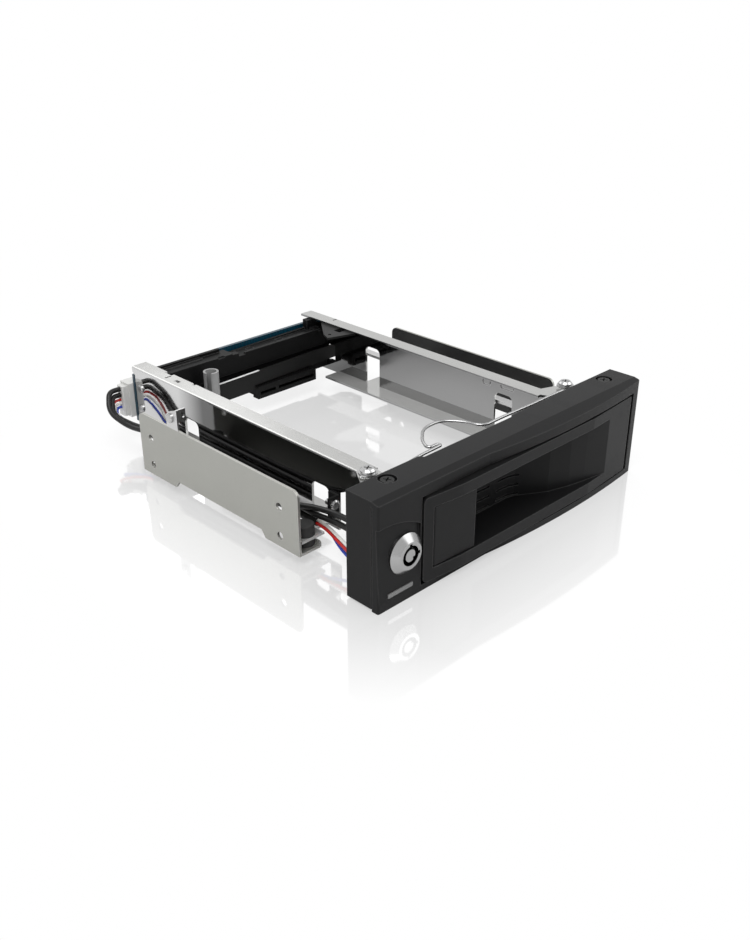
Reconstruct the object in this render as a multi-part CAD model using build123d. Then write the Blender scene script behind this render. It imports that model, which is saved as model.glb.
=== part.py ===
from build123d import *
from math import pi, radians, tan
import os

# Hot swap cage for one 3.5 inch drive in a 5.25 inch bay.
# Millimetres. X runs to the right seen from the front, Y to the rear, Z up.
# While the pieces are made, y = 0 is the back of the bezel and z = 0 the bottom of its lip.
# For export everything moves forward so that the origin is the bottom centre of the whole.

GAP = 0.3                  # between pieces that move past each other
PIN_PLAY = 0.05            # radial, round hinge pins

# Whole
FRONT_PLANE = -17.2
REAR_PLANE = 163.0
HALF_WIDTH = 74.25
Y_MIDDLE = (FRONT_PLANE + REAR_PLANE) / 2

# Screws: head radius, head height, shank radius
BEZEL_SCREW = (2.9, 1.2, 1.4)
BOW_SCREW = (2.8, 1.6, 1.2)
WALL_SCREW = (1.8, 0.8, 1.2)
BOARD_SCREW = (2.3, 1.2, 1.1)
DAMPER_SCREW = (2.7, 1.4, 1.4)
CLIP_SCREW = (1.9, 1.1, 1.0)
GUIDE_SCREW = (2.0, 1.3, 1.1)
CAM_SCREW = (3.1, 1.3, 1.2)
SCREW_REACH = 2.5          # of an upright screw below the cage's top

# Bezel: a box open to the rear with a lip in front, its face flat at the lock and bulged at the door
BEZEL_TOP = 41.4
BEZEL_WALL = 2.2
BODY_FLOOR = 0.8
LIP_BACK = FRONT_PLANE + 5.5
PLATE_BACK = LIP_BACK + 0.4
LEFT_FACE = FRONT_PLANE + 2.3
RIGHT_FACE = FRONT_PLANE + 2.9
BULGE_START = -HALF_WIDTH + 54.25
BULGE_MIDDLE = HALF_WIDTH - 47.25
CORNER_R = 0.7
LIP_GROOVE = (0.4, 0.3)    # width and depth
OPENING_X = (-HALF_WIDTH + 20.35, HALF_WIDTH - 4.05)
OPENING_Z = (2.4, BEZEL_TOP - 5.0)
TOP_SCREWS = ((-HALF_WIDTH + 14.85, -4.1), (HALF_WIDTH - 10.75, -4.4))
BOSS_R = 3.6
HEAD_RECESS_R = BEZEL_SCREW[0] + 0.4
HEAD_RECESS = 1.5
DISH_DEPTH = 1.2
DISH_R = 31.0

# Lock
LOCK_X, LOCK_Z = -HALF_WIDTH + 12.95, 18.3
BARREL_R = 6.0
BARREL_BACK = LEFT_FACE + 9.7
FLANGE_R = 7.45
FLANGE_BACK = LEFT_FACE + 1.0
CONE_R = 5.1
KEYWAY_R = 3.6
CENTRE_PIN_R = 2.25
PLUG_R = 4.4
KEYWAY_FLOOR = LEFT_FACE + 2.1
CAM_Y = (BARREL_BACK + 0.2, BARREL_BACK + 1.7)
CAM_REACH = 13.0
CAM_W = 7.0
CAM_SQUARE = 2.5
NUT_R = 7.5
NUT_T = 2.0

# Light bar, its board and plug
LIGHT_X = (LOCK_X - 8.5, LOCK_X + 3.3)
LIGHT_Z = (4.4, 6.0)
LIGHT_HEAD = LEFT_FACE - 0.2
LIGHT_FOOT = LEFT_FACE + 4.3
LED_BOARD_Y = (LIGHT_FOOT + 1.6, LIGHT_FOOT + 3.2)
FLOOR_TOP = BODY_FLOOR + BEZEL_WALL

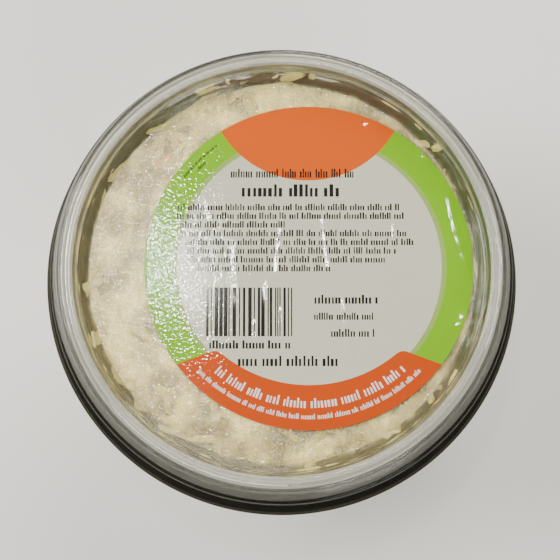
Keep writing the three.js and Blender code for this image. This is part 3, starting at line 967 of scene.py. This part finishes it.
# White cabbage, cut 2 to 3 mm wide: wet, faintly see-through flesh from white rib to yellow-green
# leaf, a tone for each strip, mottled 2.4 mm apart by its thin coat of dressing.
MOTTLES = 0.42 / MM
flesh, tree, output = new_material("dressed_white_cabbage")
tone = add_node(tree, "ShaderNodeAttribute", attribute_name="tone").outputs["Fac"]
position = add_node(tree, "ShaderNodeTexCoord").outputs["Object"]
leaf = add_node(tree, "ShaderNodeValToRGB", {"Fac": tone})
leaf.color_ramp.elements[0].color = linear("#e8dcaa")
leaf.color_ramp.elements[1].color = linear("#cfc47a")
rib = leaf.color_ramp.elements.new(0.55)
rib.color = linear("#d6c88e")
mottle = add_node(tree, "ShaderNodeTexNoise", {"Vector": position, "Scale": MOTTLES, "Detail": 3.0})
shade = add_node(tree, "ShaderNodeMapRange", {
    "Value": mottle.outputs["Fac"], "To Min": 0.72, "To Max": 1.1,
})
dressed = add_node(tree, "ShaderNodeVectorMath", {
    0: leaf.outputs["Color"], "Scale": shade.outputs["Result"],
}, operation="SCALE")
shader = add_node(tree, "ShaderNodeBsdfPrincipled", {
    "Base Color": dressed.outputs["Vector"], "Roughness": 0.3, "IOR": 1.42,
    "Subsurface Weight": 0.25, "Subsurface Radius": (1.0, 0.9, 0.5), "Subsurface Scale": 0.8 * MM,
})
tree.links.new(shader.outputs["BSDF"], output.inputs["Surface"])
cabbage.data.materials.append(flesh)

# Carrot, grated: wet orange flesh, paler where dressing clings to it in patches 3 mm apart.
PATCHES = 0.3 / MM
root_flesh, tree, output = new_material("dressed_carrot")
tone = add_node(tree, "ShaderNodeAttribute", attribute_name="tone").outputs["Fac"]
position = add_node(tree, "ShaderNodeTexCoord").outputs["Object"]
coat = add_node(tree, "ShaderNodeTexNoise", {"Vector": position, "Scale": PATCHES, "Detail": 2.0})
cling = add_node(tree, "ShaderNodeMath", {
    0: coat.outputs["Fac"], 1: tone, 2: 0.1,
}, operation="MULTIPLY_ADD")
orange = over(tree, linear("#dc7a24"), cling.outputs["Value"], "#e6c98c")
shader = add_node(tree, "ShaderNodeBsdfPrincipled", {
    "Base Color": orange, "Roughness": 0.3, "IOR": 1.42,
    "Subsurface Weight": 0.2, "Subsurface Radius": (1.2, 0.6, 0.2), "Subsurface Scale": 0.8 * MM,
})
tree.links.new(shader.outputs["BSDF"], output.inputs["Surface"])
carrot.data.materials.append(root_flesh)
for shreds in (cabbage, carrot):
    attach(shreds, "root")
    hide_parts("coleslaw")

++++++++++++++++++++

● Goal
Copy each line of the listing in which the word "scene" can be found.

● The solution
Reconstruct the object in this render as a multi-part CAD model using build123d. Then write the Blender scene script behind this render. It imports that model, which is saved as model.glb.
Keep writing the three.js and Blender code for this image. This is part 3, starting at line 967 of scene.py. This part finishes it.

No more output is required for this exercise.